Perceived elitism: Real-name policies and credential checks can be seen as favoring established authorities over independent scholars, independent researchers, or lay experts who may still offer valuable explanations and insights.
Potential for stagnation: When a project emphasizes stability and accuracy over rapid updating, it may fail to keep pace with new information or rapidly evolving topics.
From a perspective that values practical results, the Citizendium experiment demonstrates that there is no simple choice between openness and gatekeeping. The optimal balance depends on the topic, the community, and the mechanisms used to verify and present information. Critics would argue that the model can become a bottleneck, while supporters would insist that it preserves essential standards of reliability without sacrificing access to knowledge.
Legacy and assessments
Larry Sanger’s influence extends beyond a single website or project. He helped spark a global shift in how people think about publishing, collaboration, and the governance of online knowledge. The Wikipedia phenomenon demonstrated that large-scale, user-generated content could be viable and valuable, even if it required ongoing refinement and governance. Citizendium, as an alternative approach, contributed to a broader conversation about how to preserve accuracy in an age of rapid, public participation.
For readers and researchers looking to understand how online reference works have evolved, Sanger’s career offers a useful through-line: openness is powerful, but it benefits from deliberate design choices aimed at ensuring reliability, accountability, and a credible evidentiary basis.
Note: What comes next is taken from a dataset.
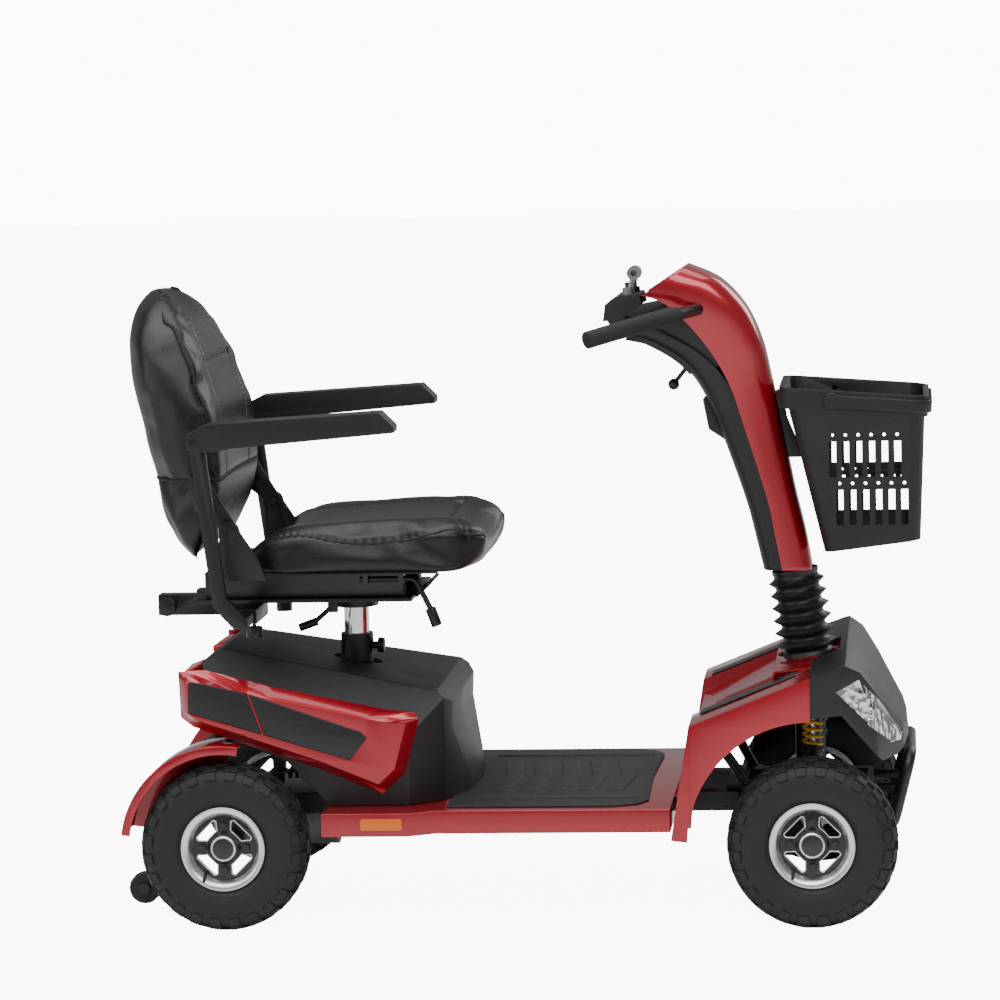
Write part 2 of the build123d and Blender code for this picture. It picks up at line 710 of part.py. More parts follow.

His work invites ongoing inquiry into how best to organize collective intelligence so that it serves the public interest without surrendering to the distortions that can accompany unchecked crowd dynamics.
In contemporary discussions of information ecosystems, the debates that Sanger helped front illuminate questions about editorial governance, expertise, and the trade-offs between speed and rigor. These topics continue to shape the design of reference projects, the incentives for contributors, and the standards by which online knowledge is judged.